October 20, 2020, the announced date for the commencement of Operation Crocodile Smile, armed men of the Nigerian Army arrived at the Lekki Tollgate in Lagos, Nigeria and opened fire on peaceful and unarmed #EndSARS protesters, resulting in a disputed number of deaths. 

When questioned, Nigeria’s recently retired Chief of Army Staff (COAS), Lt. Gen.
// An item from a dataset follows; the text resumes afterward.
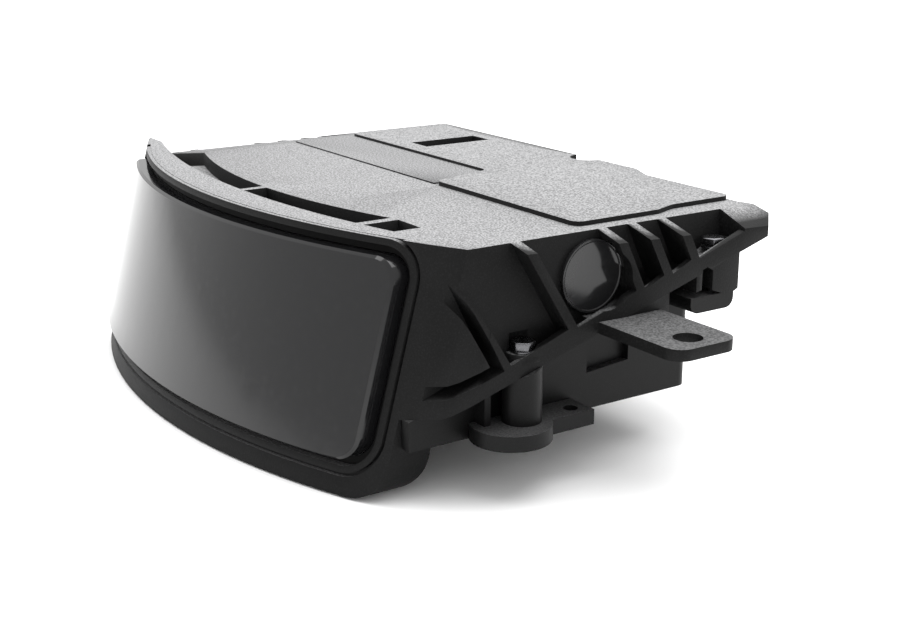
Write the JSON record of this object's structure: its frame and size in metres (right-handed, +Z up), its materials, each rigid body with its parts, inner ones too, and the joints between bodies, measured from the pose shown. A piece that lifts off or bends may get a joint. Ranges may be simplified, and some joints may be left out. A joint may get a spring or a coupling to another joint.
{
  "type": "lidar scanner module",
  "caption": "Wide black lidar scanner module with a raked, curved window, ribbed sides, inclined rails, two mounting ears and a spinning polygon mirror inside.",
  "frame": {"origin": "at the middle of the overall width and depth, on the level of the frame's lowest edge", "axes": "+X to the right seen from the front, -Y where the window looks, +Z up"},
  "size_m": [0.2376, 0.1214, 0.0571],
  "materials": {
    "black_cast": "textured black coat",
    "base_cast": "satin black coat",
    "window_glass": "gloss, opaque to visible light",
    "seal_rubber": "matte",
    "vent_plastic": "gloss",
    "screw_steel": "dark zinc",
    "bright_steel": "bright",
    "connector_plastic": "matte",
    "contact_brass": "gold plated",
    "board_green": "solder mask",
    "chip_black": "moulded",
    "pad_grey": "soft",
    "bench_aluminium": "machined",
    "black_sheet": "matte black",
    "stator_steel": "laminated",
    "mirror_coat": "polished",
    "encoder_glass": "clear with fine lines",
    "motor_can": "satin",
    "barrel_black": "black anodised",
    "lens_glass": "coated"
  },
  "bodies": {
    "housing": {"upper_housing": "black_cast", "lower_housing": "base_cast", "front_window": "window_glass", "window_seal": "seal_rubber", "vent_disc": "vent_plastic", "housing_gasket": "seal_rubber", "side_screws": "screw_steel", "board_screws": "bright_steel", "bench_screws": "bright_steel", "rear_screw": "screw_steel", "connector_shell": "connector_plastic", "connector_pins": "contact_brass", "connector_gasket": "seal_rubber", "connector_board": "board_green", "main_board": "board_green", "main_chips": "chip_black", "thermal_pad": "pad_grey", "optical_bench": "bench_aluminium", "power_board": "board_green", "power_parts": "chip_black", "light_baffle": "black_sheet", "motor_base": "bench_aluminium", "stator": "stator_steel", "rotor_bearings": "bright_steel", "encoder_sensor": "chip_black", "tilt_motor": "motor_can", "laser_barrel": "barrel_black", "laser_lens": "lens_glass", "laser_diode": "contact_brass", "laser_board": "board_green", "receiver_barrel": "barrel_black", "receiver_lenses": "lens_glass", "detector_board": "board_green", "detector": "chip_black"},
    "spinner": {"polygon_mirror": "mirror_coat", "rotor_shaft": "bright_steel", "magnet_ring": "stator_steel", "encoder_disc": "encoder_glass"},
    "tilter": {"tilt_mirror": "mirror_coat", "tilt_shaft": "bright_steel"}
  },
  "joints": [
    {"name": "mirror_spin", "type": "hinge", "parent": "housing", "child": "spinner", "pos_m": [0.034, -0.0093, 0.038], "axis": [0, 0, 1], "continuous": true},
    {"name": "mirror_tilt", "type": "hinge", "parent": "housing", "child": "tilter", "pos_m": [0.03, 0.0277, 0.038], "axis": [-0.7071, -0.7071, 0], "range_deg": [-12, 12]}
  ]
}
Tukur Buratai, said the Nigerian Army abided by the rules of engagement on the night of the massacre after previously denying the army’s involvement despite multiple eyewitness accounts.

A judiciary panel was set up to investigate the killings, but external manipulation and disagreements between panel members stunted the panel’s progress.

The average Nigerian lives in fear of violent crimes by insurgents, kidnappers, armed robbers, the military and other security agencies in the country.

From reported day to day harassment to unlawful detention, the basic human rights of Nigerians are subject to threat under the barrel of the gun of its security forces.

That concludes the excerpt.